● **What the exercise asks**
Reproduce the records below exactly as given.

● **Exercise input**
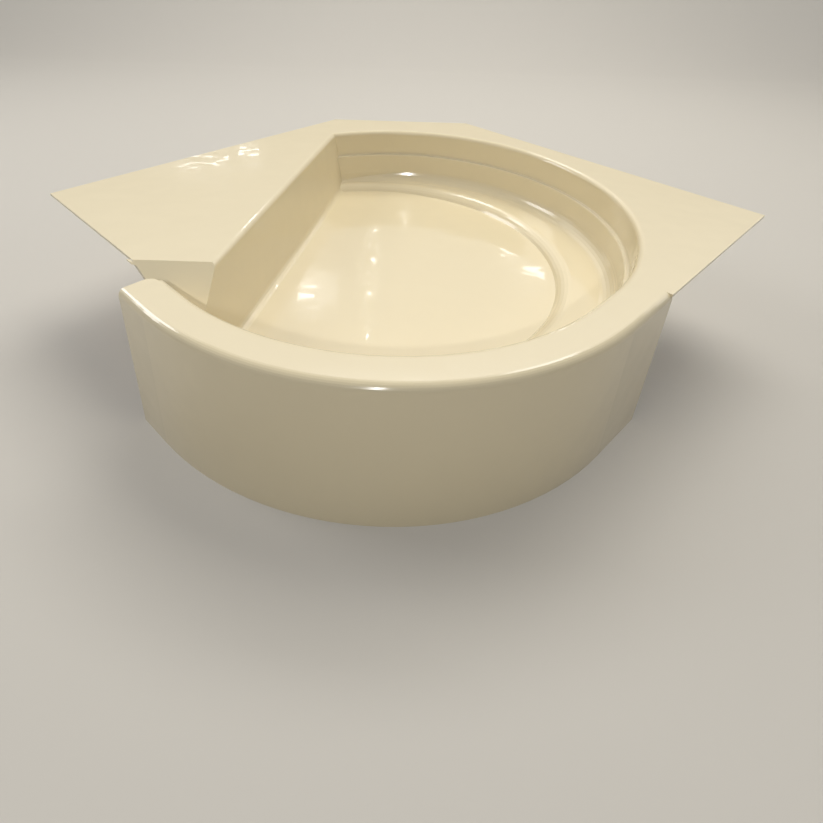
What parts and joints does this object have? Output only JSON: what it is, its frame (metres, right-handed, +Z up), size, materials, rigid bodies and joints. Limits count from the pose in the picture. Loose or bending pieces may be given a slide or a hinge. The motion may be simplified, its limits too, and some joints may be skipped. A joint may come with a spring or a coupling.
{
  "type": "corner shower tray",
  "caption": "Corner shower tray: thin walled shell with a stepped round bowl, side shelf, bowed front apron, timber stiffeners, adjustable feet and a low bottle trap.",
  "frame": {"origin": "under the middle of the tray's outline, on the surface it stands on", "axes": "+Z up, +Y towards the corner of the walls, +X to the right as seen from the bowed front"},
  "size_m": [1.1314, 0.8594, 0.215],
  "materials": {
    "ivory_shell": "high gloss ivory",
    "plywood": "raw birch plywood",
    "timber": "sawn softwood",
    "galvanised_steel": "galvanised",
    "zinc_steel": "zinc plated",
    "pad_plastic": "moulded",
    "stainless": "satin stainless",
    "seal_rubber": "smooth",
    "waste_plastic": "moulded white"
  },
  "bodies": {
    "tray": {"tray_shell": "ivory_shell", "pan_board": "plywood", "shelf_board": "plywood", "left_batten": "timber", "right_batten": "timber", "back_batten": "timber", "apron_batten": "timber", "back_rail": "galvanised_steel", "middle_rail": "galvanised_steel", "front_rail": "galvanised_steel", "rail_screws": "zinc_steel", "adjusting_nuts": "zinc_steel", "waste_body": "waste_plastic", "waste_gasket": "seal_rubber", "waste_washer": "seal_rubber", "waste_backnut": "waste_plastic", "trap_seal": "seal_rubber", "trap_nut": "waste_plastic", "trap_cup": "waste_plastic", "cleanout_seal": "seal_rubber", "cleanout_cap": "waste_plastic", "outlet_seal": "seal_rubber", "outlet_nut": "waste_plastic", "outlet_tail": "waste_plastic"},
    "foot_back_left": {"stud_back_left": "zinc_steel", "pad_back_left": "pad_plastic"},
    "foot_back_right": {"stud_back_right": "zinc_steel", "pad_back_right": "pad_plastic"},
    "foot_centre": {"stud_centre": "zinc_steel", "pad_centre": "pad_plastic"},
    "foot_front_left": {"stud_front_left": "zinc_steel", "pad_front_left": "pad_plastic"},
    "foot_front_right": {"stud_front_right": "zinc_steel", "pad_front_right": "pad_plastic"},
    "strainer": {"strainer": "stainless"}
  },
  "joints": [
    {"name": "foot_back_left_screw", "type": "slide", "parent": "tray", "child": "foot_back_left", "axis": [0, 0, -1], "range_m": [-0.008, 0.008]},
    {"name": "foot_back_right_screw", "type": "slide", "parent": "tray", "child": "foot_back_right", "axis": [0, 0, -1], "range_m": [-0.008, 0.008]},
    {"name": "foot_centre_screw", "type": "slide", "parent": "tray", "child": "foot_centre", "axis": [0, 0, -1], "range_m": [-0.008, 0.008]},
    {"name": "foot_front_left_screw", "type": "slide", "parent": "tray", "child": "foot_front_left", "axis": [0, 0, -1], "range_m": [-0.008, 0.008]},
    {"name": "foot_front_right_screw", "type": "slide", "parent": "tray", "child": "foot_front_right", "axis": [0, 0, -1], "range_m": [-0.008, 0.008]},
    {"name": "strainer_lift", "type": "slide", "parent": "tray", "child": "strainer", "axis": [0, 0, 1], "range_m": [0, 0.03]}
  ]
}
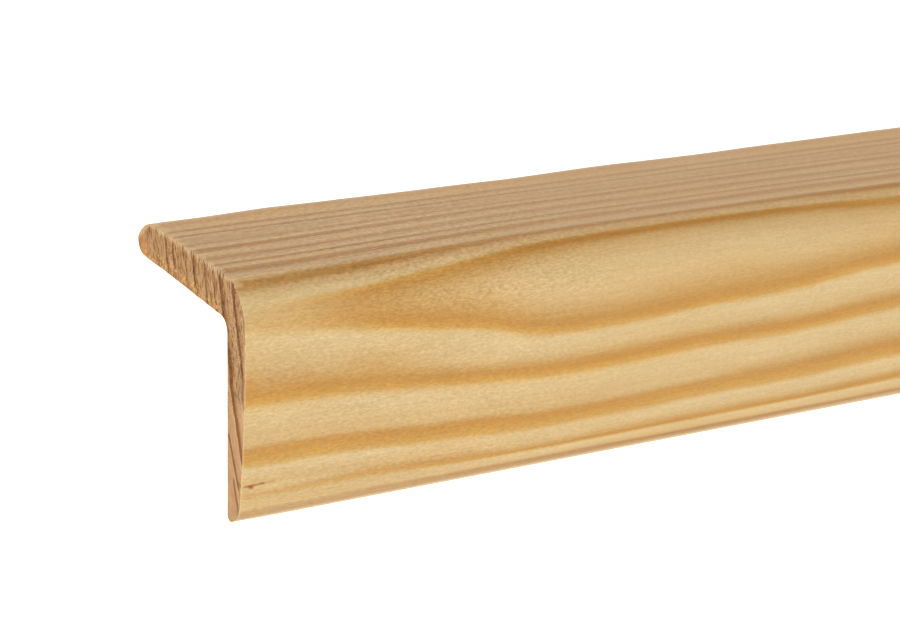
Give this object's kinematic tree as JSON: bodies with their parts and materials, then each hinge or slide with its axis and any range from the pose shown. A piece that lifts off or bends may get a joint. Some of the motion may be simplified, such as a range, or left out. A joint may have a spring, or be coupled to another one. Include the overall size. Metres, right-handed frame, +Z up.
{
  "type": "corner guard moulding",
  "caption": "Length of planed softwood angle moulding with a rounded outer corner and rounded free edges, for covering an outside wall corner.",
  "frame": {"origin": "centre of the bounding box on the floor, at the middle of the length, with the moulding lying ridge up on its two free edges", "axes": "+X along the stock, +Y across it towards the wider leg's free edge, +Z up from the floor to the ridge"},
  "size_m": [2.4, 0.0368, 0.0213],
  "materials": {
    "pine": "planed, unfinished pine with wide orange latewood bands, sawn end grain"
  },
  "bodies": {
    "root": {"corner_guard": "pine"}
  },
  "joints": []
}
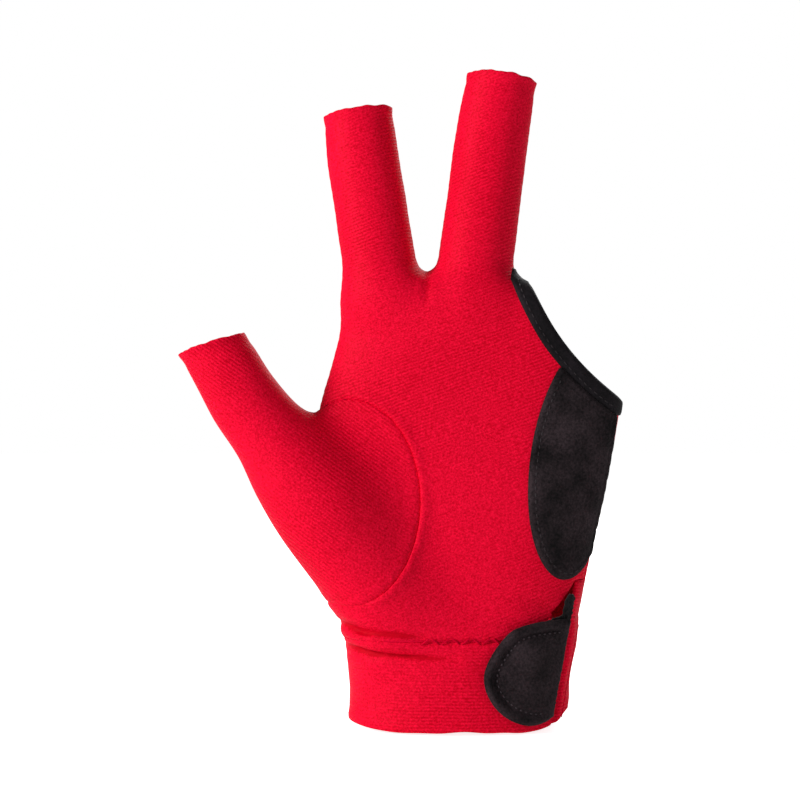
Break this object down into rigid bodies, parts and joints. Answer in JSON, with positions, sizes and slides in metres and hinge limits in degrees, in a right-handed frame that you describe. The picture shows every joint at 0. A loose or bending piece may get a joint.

● **Result of the task**
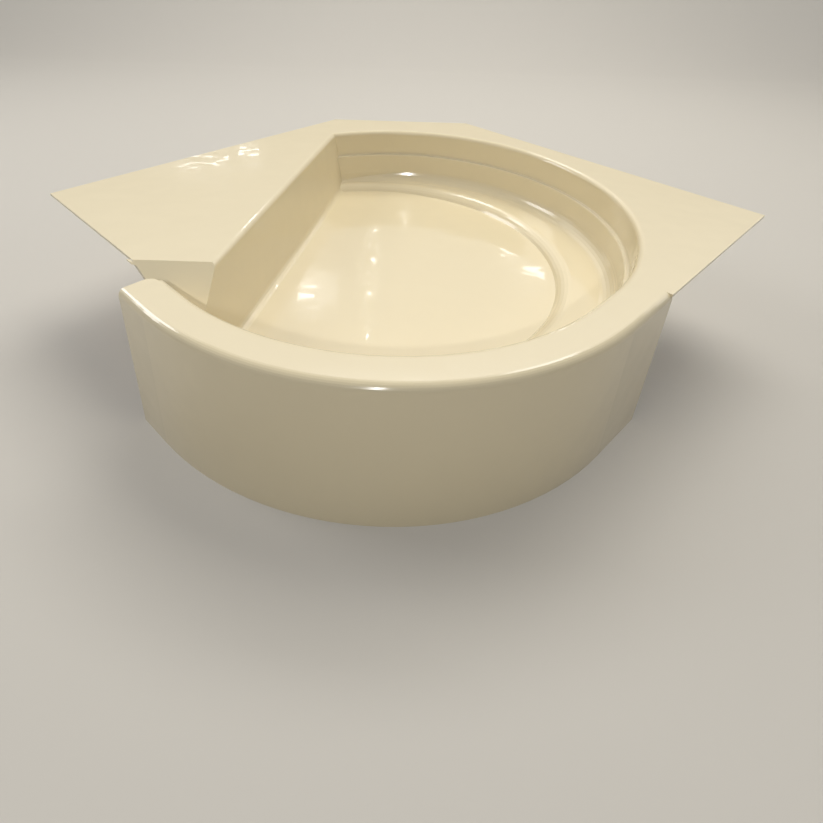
What parts and joints does this object have? Output only JSON: what it is, its frame (metres, right-handed, +Z up), size, materials, rigid bodies and joints. Limits count from the pose in the picture. Loose or bending pieces may be given a slide or a hinge. The motion may be simplified, its limits too, and some joints may be skipped. A joint may come with a spring or a coupling.
{
  "type": "corner shower tray",
  "caption": "Corner shower tray: thin walled shell with a stepped round bowl, side shelf, bowed front apron, timber stiffeners, adjustable feet and a low bottle trap.",
  "frame": {"origin": "under the middle of the tray's outline, on the surface it stands on", "axes": "+Z up, +Y towards the corner of the walls, +X to the right as seen from the bowed front"},
  "size_m": [1.1314, 0.8594, 0.215],
  "materials": {
    "ivory_shell": "high gloss ivory",
    "plywood": "raw birch plywood",
    "timber": "sawn softwood",
    "galvanised_steel": "galvanised",
    "zinc_steel": "zinc plated",
    "pad_plastic": "moulded",
    "stainless": "satin stainless",
    "seal_rubber": "smooth",
    "waste_plastic": "moulded white"
  },
  "bodies": {
    "tray": {"tray_shell": "ivory_shell", "pan_board": "plywood", "shelf_board": "plywood", "left_batten": "timber", "right_batten": "timber", "back_batten": "timber", "apron_batten": "timber", "back_rail": "galvanised_steel", "middle_rail": "galvanised_steel", "front_rail": "galvanised_steel", "rail_screws": "zinc_steel", "adjusting_nuts": "zinc_steel", "waste_body": "waste_plastic", "waste_gasket": "seal_rubber", "waste_washer": "seal_rubber", "waste_backnut": "waste_plastic", "trap_seal": "seal_rubber", "trap_nut": "waste_plastic", "trap_cup": "waste_plastic", "cleanout_seal": "seal_rubber", "cleanout_cap": "waste_plastic", "outlet_seal": "seal_rubber", "outlet_nut": "waste_plastic", "outlet_tail": "waste_plastic"},
    "foot_back_left": {"stud_back_left": "zinc_steel", "pad_back_left": "pad_plastic"},
    "foot_back_right": {"stud_back_right": "zinc_steel", "pad_back_right": "pad_plastic"},
    "foot_centre": {"stud_centre": "zinc_steel", "pad_centre": "pad_plastic"},
    "foot_front_left": {"stud_front_left": "zinc_steel", "pad_front_left": "pad_plastic"},
    "foot_front_right": {"stud_front_right": "zinc_steel", "pad_front_right": "pad_plastic"},
    "strainer": {"strainer": "stainless"}
  },
  "joints": [
    {"name": "foot_back_left_screw", "type": "slide", "parent": "tray", "child": "foot_back_left", "axis": [0, 0, -1], "range_m": [-0.008, 0.008]},
    {"name": "foot_back_right_screw", "type": "slide", "parent": "tray", "child": "foot_back_right", "axis": [0, 0, -1], "range_m": [-0.008, 0.008]},
    {"name": "foot_centre_screw", "type": "slide", "parent": "tray", "child": "foot_centre", "axis": [0, 0, -1], "range_m": [-0.008, 0.008]},
    {"name": "foot_front_left_screw", "type": "slide", "parent": "tray", "child": "foot_front_left", "axis": [0, 0, -1], "range_m": [-0.008, 0.008]},
    {"name": "foot_front_right_screw", "type": "slide", "parent": "tray", "child": "foot_front_right", "axis": [0, 0, -1], "range_m": [-0.008, 0.008]},
    {"name": "strainer_lift", "type": "slide", "parent": "tray", "child": "strainer", "axis": [0, 0, 1], "range_m": [0, 0.03]}
  ]
}
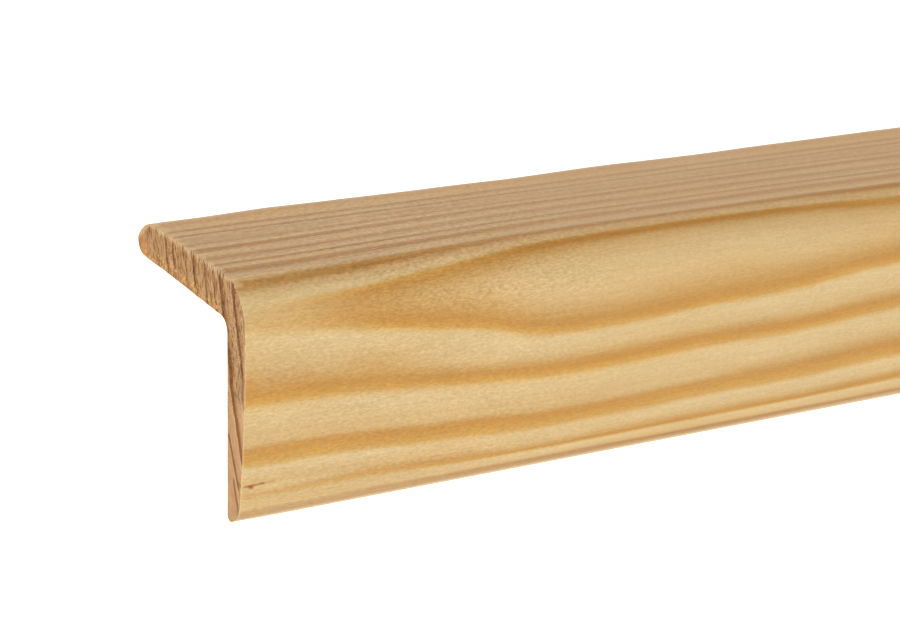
Give this object's kinematic tree as JSON: bodies with their parts and materials, then each hinge or slide with its axis and any range from the pose shown. A piece that lifts off or bends may get a joint. Some of the motion may be simplified, such as a range, or left out. A joint may have a spring, or be coupled to another one. Include the overall size. Metres, right-handed frame, +Z up.
{
  "type": "corner guard moulding",
  "caption": "Length of planed softwood angle moulding with a rounded outer corner and rounded free edges, for covering an outside wall corner.",
  "frame": {"origin": "centre of the bounding box on the floor, at the middle of the length, with the moulding lying ridge up on its two free edges", "axes": "+X along the stock, +Y across it towards the wider leg's free edge, +Z up from the floor to the ridge"},
  "size_m": [2.4, 0.0368, 0.0213],
  "materials": {
    "pine": "planed, unfinished pine with wide orange latewood bands, sawn end grain"
  },
  "bodies": {
    "root": {"corner_guard": "pine"}
  },
  "joints": []
}
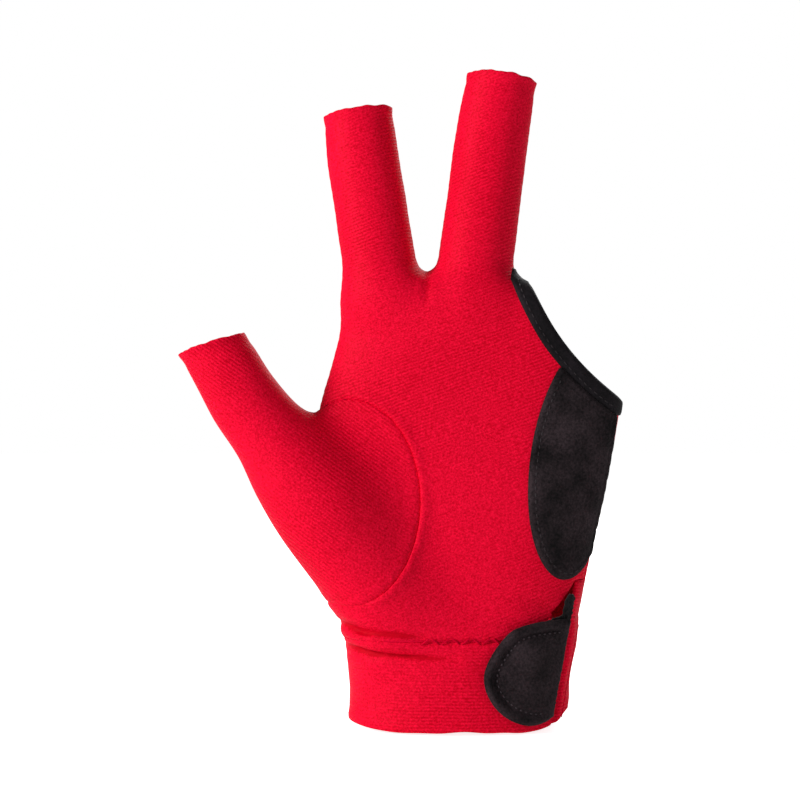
Break this object down into rigid bodies, parts and joints. Answer in JSON, with positions, sizes and slides in metres and hinge limits in degrees, in a right-handed frame that you describe. The picture shows every joint at 0. A loose or bending piece may get a joint.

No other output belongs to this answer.